Studi TI lainnya pada tahun 2017 menunjukkan secara global sekitar sepertiga orang menganggap presiden, perdana menteri, pejabat pemerintah pusat dan daerah, eksekutif bisnis, perwakilan terpilih, dan petugas polisi yang korup.
Korupsi sangat menghambat pengentasan kemiskinan dan pembangunan ekonomi. Pada 2017, hampir 10% orang Asia, sekitar 400 juta , hidup dalam kemiskinan ekstrem. Korupsi menyedot dana yang ditujukan untuk pengentasan kemiskinan.
Negara-negara seperti Bangladesh, Cina, India, Indonesia, Malaysia, Nepal, Thailand, dan Filipina semuanya menghadapi masalah korupsi yang meluas.
Jika negara berkembang dapat mengendalikan korupsi dan menegakkan supremasi hukum, Bank Dunia memperkirakan pendapatan per kapita dapat meningkat empat kali lipat dalam jangka panjang. Rata-rata, sektor bisnis bisa tumbuh lebih cepat 3%. Korupsi juga merupakan pajak de facto atas investasi langsung asing, yang jumlahnya sekitar 20%.
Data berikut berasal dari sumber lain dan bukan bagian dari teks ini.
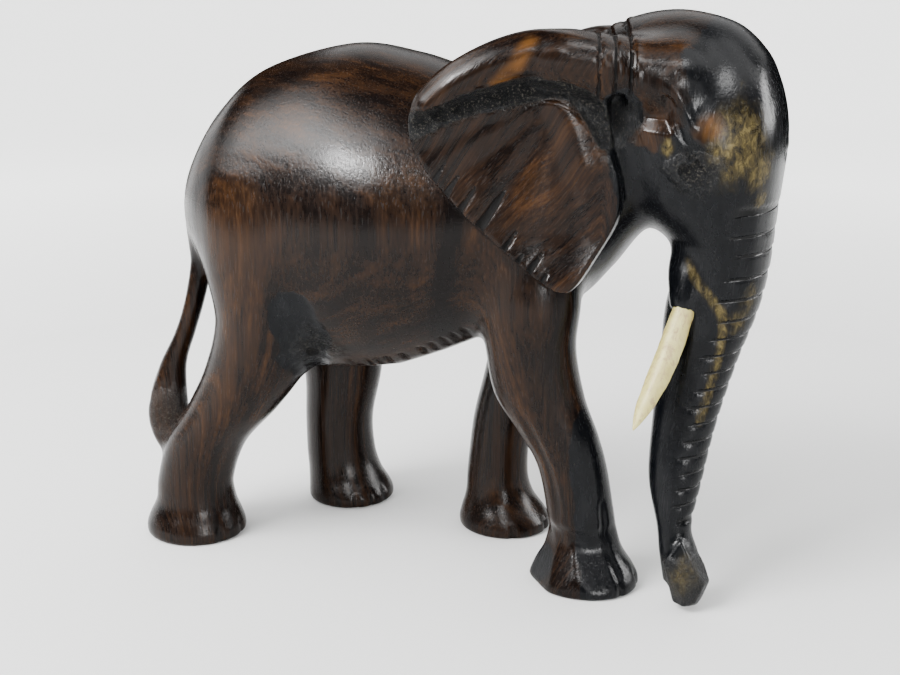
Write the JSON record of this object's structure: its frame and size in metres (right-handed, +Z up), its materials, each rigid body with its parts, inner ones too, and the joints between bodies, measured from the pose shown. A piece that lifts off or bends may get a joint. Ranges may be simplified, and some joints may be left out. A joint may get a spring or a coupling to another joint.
{
  "type": "carved wooden elephant",
  "caption": "Walking elephant figurine carved from one block of dark hardwood, with swept-back ears, a lowered trunk and two inset tusks. It stands on four flat soles.",
  "frame": {"origin": "centre of the bounding box at the level of the soles", "axes": "+X from the tail to the forehead, +Y to the elephant's left, +Z up"},
  "size_m": [0.136, 0.065, 0.114],
  "materials": {
    "dark_hardwood": "waxed and polished",
    "bone": "satin"
  },
  "bodies": {
    "root": {"carved_body": "dark_hardwood", "tusk_right": "bone", "tusk_left": "bone"}
  },
  "joints": []
}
Pengendalian korupsi dapat meningkatkan banyak indikator sosial ekonomi, termasuk menurunkan angka kematian bayi hingga 75%.
Kesimpulan
Gandhi berkata: “Dunia memiliki cukup untuk kebutuhan semua orang, tetapi tidak cukup untuk keserakahan semua orang.”
Seiring dengan pertumbuhan ekonomi dunia, mau tidak mau potensi korupsi juga meningkat.
Karenanya, walaupun terbilang sangat sulit untuk dihilangkan, dari kehidupan manusia minimal yang bisa kita lakukan adalah dengan tidak melakukan tindakan korupsi tersebut sekecil apapun di lingkungan kita sendiri, demi mencapai kehidupan yang lebih sejahtera secara keseluruhan, dengan harapan banyak orang memiliki cita-cita yang serupa.